L’état français va devoir emprunter chaque année près de 15 % du PIB, ce qui me parait très supérieure
aux capacités d’épargne des Français.
Cela peut « « passer » » si les taux ne montent pas, et si les étrangers qui tiennent cette dette accepte
de resouscrire aux nouvelles émissions ».
S’ils demandent à être remboursés tandis que les taux montent, cela ne passe pas.
Il me semble que ces étrangers (Qatar, Arabie Saoudite, Fonds de pension hollandais, Chine etc…), qui
peuvent faire ces calculs aussi bien que moi, vont probablement choisir de ne pas re souscrire quand les
dettes qu’ils détiennent arriveront à échéance.
Et comme ces étrangers détiennent 50 % de nos dettes…
Reste la BCE.
Mais les Allemands en ont assez des facéties budgétaires et monétaires des Français ou des Italiens.
A l’évidence, et avec beaucoup de tristesse, les Allemands aideront la France comme ils ont aidé l’EDF.

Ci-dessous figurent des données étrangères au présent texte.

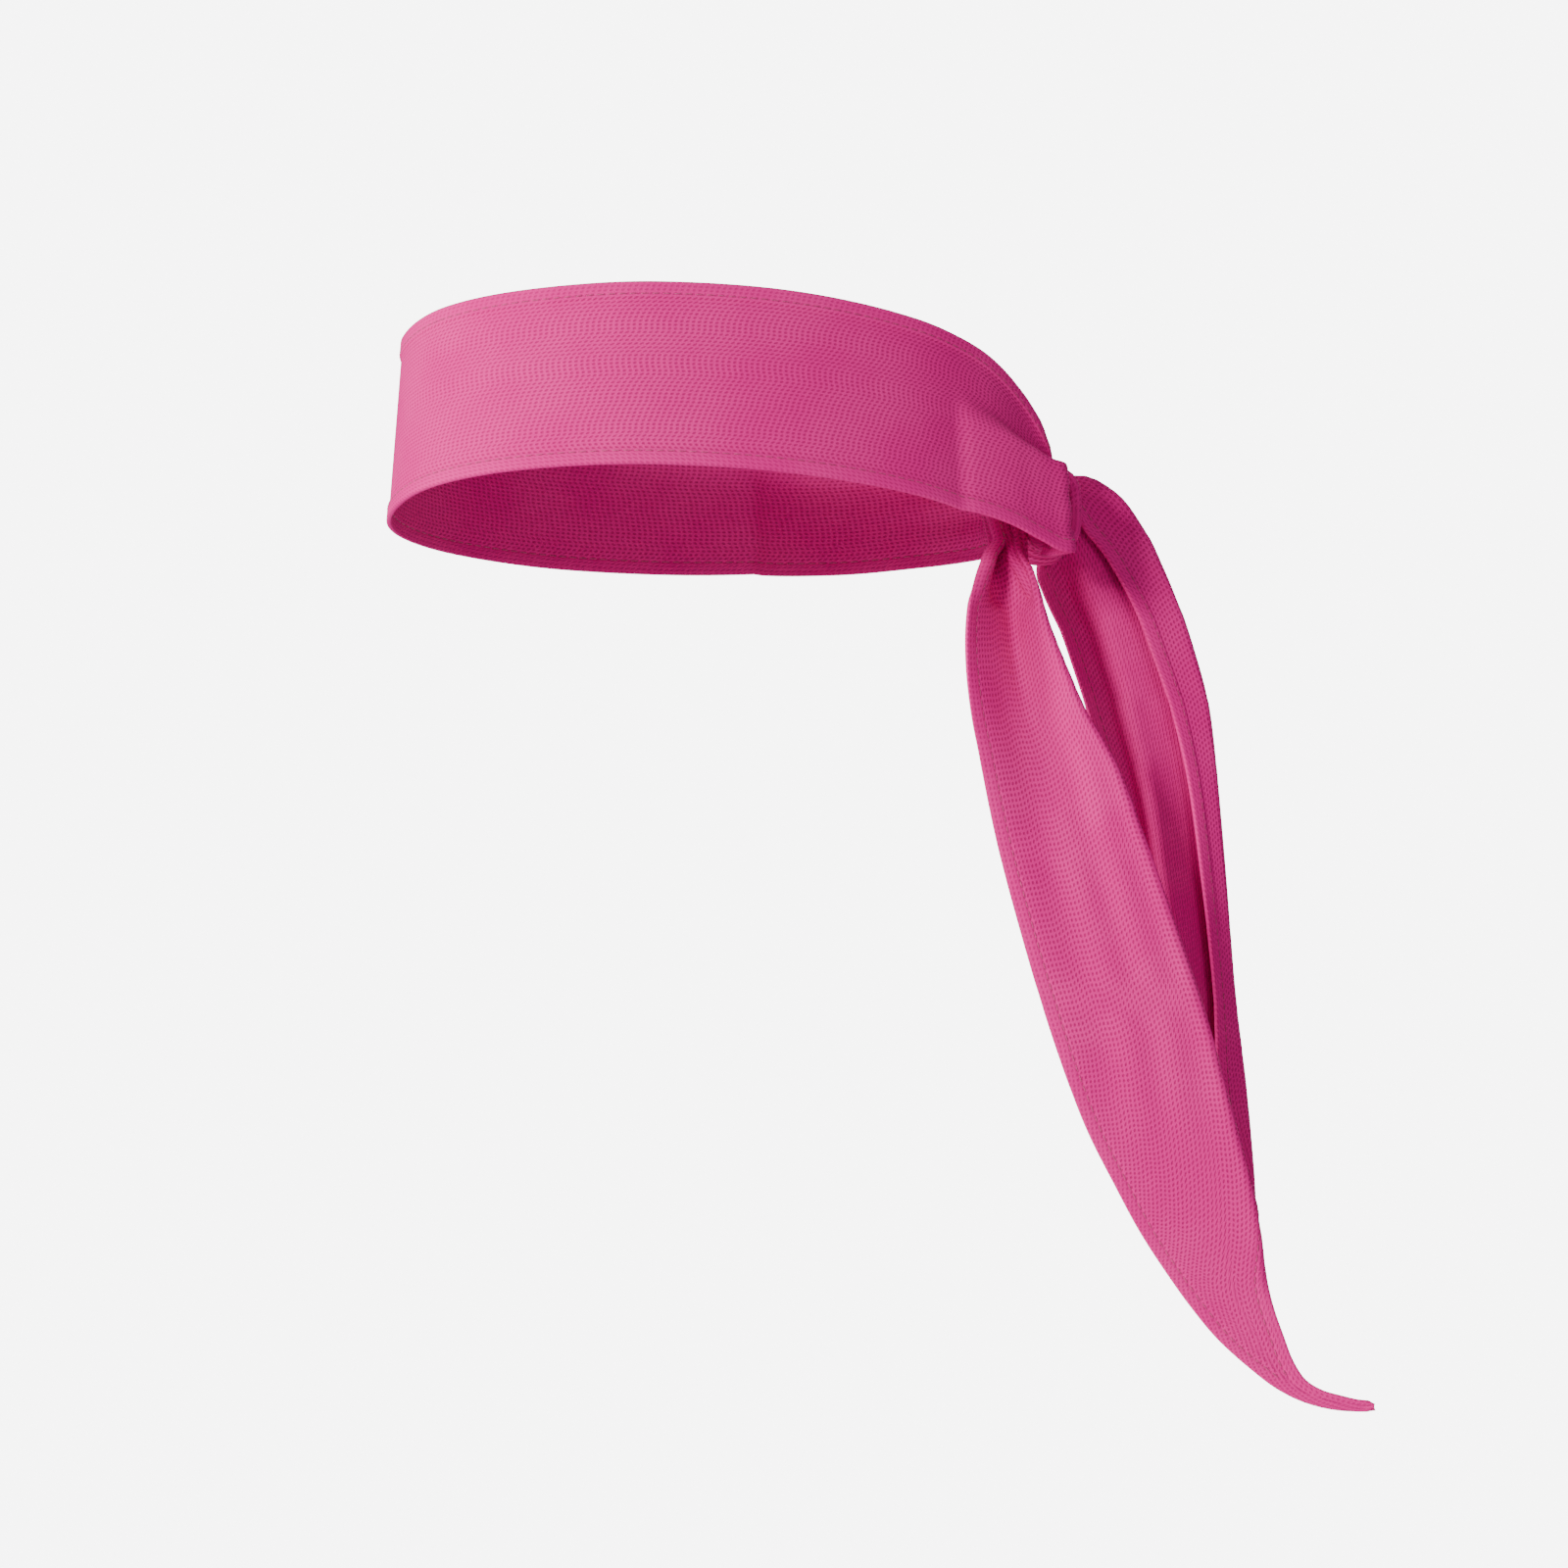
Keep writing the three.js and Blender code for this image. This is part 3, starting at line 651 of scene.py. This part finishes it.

De fait, si les étrangers refusent de maintenir leurs positions en dettes françaises tandis que nos taux
montent, il n’y a qu’une solution : mettre la France sous la coupe des USA et de l’Allemagne, je veux
dire du FMI et de la Commission Européenne.
La conclusion est simple : dans les années qui viennent, dans tous les cas de figures, nous serons à la
merci des étrangers et nous perdrons notre souveraineté fiscal au profit, soit de ceux qui détiennent
déjà des positions et qui prélèveront leurs livres de chair pour réinvestir, soit du FMI et de la
Commission Européenne.
Avec une France ayant perdu toute souveraineté fiscale, les uns et les autres pourront sans nul doute
acheter les bijoux de famille français à très, très bon compte, un peu comme cela avait été le cas pour
l’Asie à la fin du siècle dernier.
L’orgueilleuse Nation, la France, comme l’appelait Bismarck sera enfin soumise.
Je ne crois pas que le monde en sera meilleur.
Et je ne crois pas non plus que la population française sera très heureuse d’être soumise aux ordres de
princes arabes ou d’un consortium Germano-Américain.
Ma recommandation reste la même : Vendre la dette française, achetez les bijoux de famille francais,
des obligations asiatiques et de l’or (voire mes articles précédents sur le portefeuille IDL) et détenir ce
portefeuille en Suisse ou à Singapour.